Les études sur le rythme de l’enfant, et notamment celles sur la vigilance, ont toutes été effectuées dans un cadre de cours contraints. L’expérience montre qu’il en est tout autrement si l’enseignant sait interpeller, motiver ses élèves avant de faire son cours. Et ne parlons pas des moments où il y a projet, intrigue, travail de groupe ou sur le terrain. Quand l’enseignant sait mettre du sens, l’attention des élèves et leurs apprentissages sont tout autre.
 
De plus, s’interroge-t-on vraiment sur ce qu’on met toujours en avant : « l’heure de cours ». Que veut-elle dire vraiment ?

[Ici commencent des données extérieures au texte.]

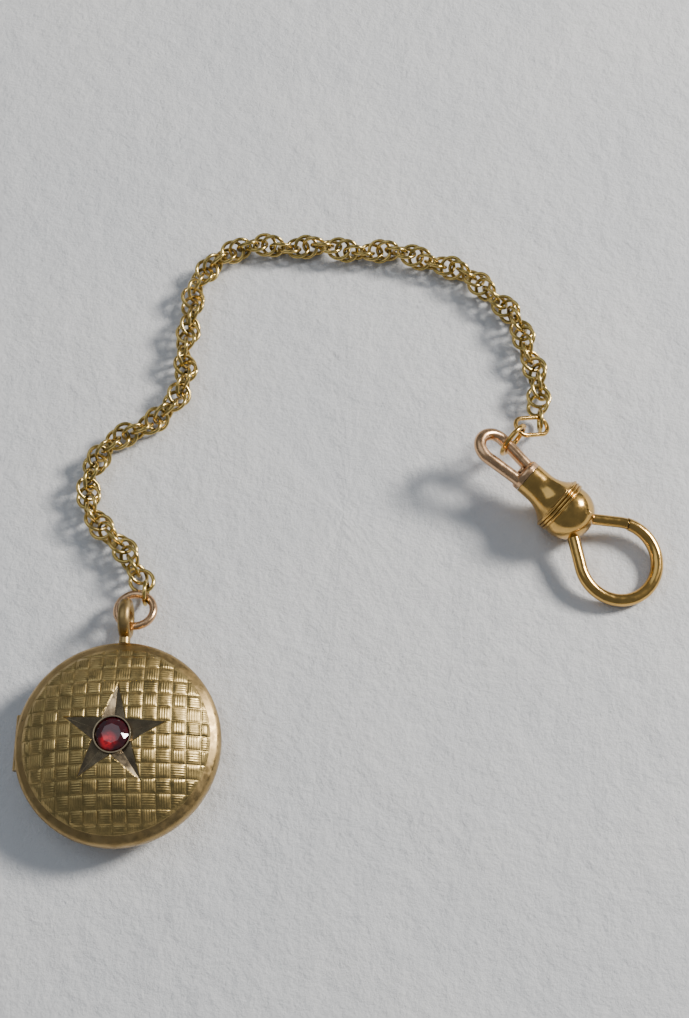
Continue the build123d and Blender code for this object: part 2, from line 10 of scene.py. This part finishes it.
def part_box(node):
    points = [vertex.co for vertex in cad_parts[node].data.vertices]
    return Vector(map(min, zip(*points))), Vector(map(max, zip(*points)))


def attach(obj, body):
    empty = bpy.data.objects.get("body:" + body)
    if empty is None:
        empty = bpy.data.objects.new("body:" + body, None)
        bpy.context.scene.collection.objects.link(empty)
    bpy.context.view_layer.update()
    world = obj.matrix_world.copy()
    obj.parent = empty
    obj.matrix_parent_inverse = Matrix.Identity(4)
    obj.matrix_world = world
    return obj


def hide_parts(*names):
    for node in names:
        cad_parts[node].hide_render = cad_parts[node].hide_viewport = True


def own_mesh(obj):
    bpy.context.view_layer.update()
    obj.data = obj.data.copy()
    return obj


# A pocket watch chain on a pale table: rope chain, engraved locket fob with a garnet, swivel dog clip.
# Every length here is in metres and every position is in the frame's own coordinates.

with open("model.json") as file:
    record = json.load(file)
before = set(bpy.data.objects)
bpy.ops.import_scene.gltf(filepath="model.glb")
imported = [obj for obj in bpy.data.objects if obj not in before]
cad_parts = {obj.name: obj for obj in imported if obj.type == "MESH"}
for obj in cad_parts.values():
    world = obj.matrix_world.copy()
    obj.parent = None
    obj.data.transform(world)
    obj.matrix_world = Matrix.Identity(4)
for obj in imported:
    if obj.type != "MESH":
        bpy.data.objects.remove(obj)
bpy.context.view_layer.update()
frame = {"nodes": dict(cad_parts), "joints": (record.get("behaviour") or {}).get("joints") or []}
MM = 0.001

# ---------------------------------------------------------------- places read from the frame

joints = {joint["name"]: joint for joint in frame["joints"]}
stone_low, stone_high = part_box("garnet")

seam_height = joints["cover_hinge"]["pos_m"][2]

# ---------------------------------------------------------------- materials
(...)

Le travail des élèves, son attention, sa motivation varie de 55 minutes à seulement… 5 minutes, suivant l’intérêt du cours pour l’enfant, suivant que la classe est calme ou dissipée, suivant l’aura de l’enseignant, etc… Et qu’en est-il de l’apprendre ? Les études de didactique montrent qu’apprendre n’est jamais corrélé automatiquement à une quantité d’heures de cours… Enseigner n’est pas automatiquement faire apprendre 
 
Le rythme scolaire ne peut s’envisager de façon cloisonnée, en se limitant à compter heures de cours et jours de classe. Les apparences sont toujours trompeuses et des mesures de surface ne pourront faire évoluer l’institution scolaire. (Re)penser l’école demande d’être un peu iconoclaste. On ne peut pas prendre de décisions sans s’interroger sur les divers paramètres en jeu. Notamment, on ne peut plus éluder la question des programmes ou celles des pédagogies dominantes.
 
La fatigue du jeune n’est-elle pas liée à l’ennui, à la démotivation plutôt qu’à la durée ? La perte du désir d’apprendre que l’on constate au cours de la scolarité, n’en est-elle pas un bel indicateur ? Le déficit d’apprentissage constaté n’est-il pas plutôt lié à des programmes soporifiques, sans lien avec le monde dans lequel vit l’enfant ? Cela est encore plus « vrai » s’il s’agit d’adolescents… Quand on interroge les élèves, c’est l’inintérêt des points abordés, c’est l’incompréhension du sens des exercices et du travail demandés qui donnent le sentiment d’une semaine pesante.
 
De même, peut-on continuer à faire abstraction des contraintes du fonctionnement de l’école ? Le temps scolaire s’inscrit dans un territoire sur lequel interviennent d’autres acteurs : collectivités territoriales, familles, clubs et associations. N’oublions pas par exemple les contraintes liées au ramassage scolaire. L’organisation du temps de l’école renvoie inévitablement à l’aménagement de l’espace, des locaux et de la gouvernance, à tous niveaux. A quoi bon mettre en place une « pause méridienne », si l’enfant en difficulté est soumis à du soutien qu’il vit souvent comme une punition, si la cantine ou le restaurant scolaire est bruyant ou la cours de récréation mal abritée.
 
Pourquoi n’introduit-on pas plus souvent des projets, des défis, des jeux de rôles, des échanges de savoirs, à commencer pour apprendre des savoirs indigestes comme l’orthographe ou les tables de multiplication ? Pourquoi n’introduit-on pas des moments de respiration ou de relaxation ou même des siestes obligatoires, comme cela le devient dans certaines entreprises, pour relancer l’attention, y compris en fin de journée. Etc.. Tout ne dépend pas d’une quantité de temps ou d’une quantité de jours. Il est possible d’apprendre plus et mieux, en moins de temps, quand on apprend autrement.
 
La formation des enseignants est une question beaucoup plus prioritaire. Notamment il leur faut apprendre à l’élève à apprendre par lui-même, et d’abord lui en donner le désir, plutôt que de lui insuffler par des méthodes d’un autre temps qu’on apprend seulement quand le professeur enseigne ! Que de temps perdu…
 
André Giordan et Jérôme Saltet[1]

[1]André Giordan est le fondateur et directeur du Laboratoire de Didactique et Épistémologie des Sciences de Genève. Il est l’auteur de nombreuses recherches sur l’école et sur l’apprendre. Jérôme Saltet est co-fondateur et directeur associé du groupe Play Bac (Les Incollables, Mon Quotidien). Tous deux travaillent ensemble depuis sept ans sur un projet de collège optimal et ont déjà publié ensemble quatre ouvrages sur « apprendre à apprendre ».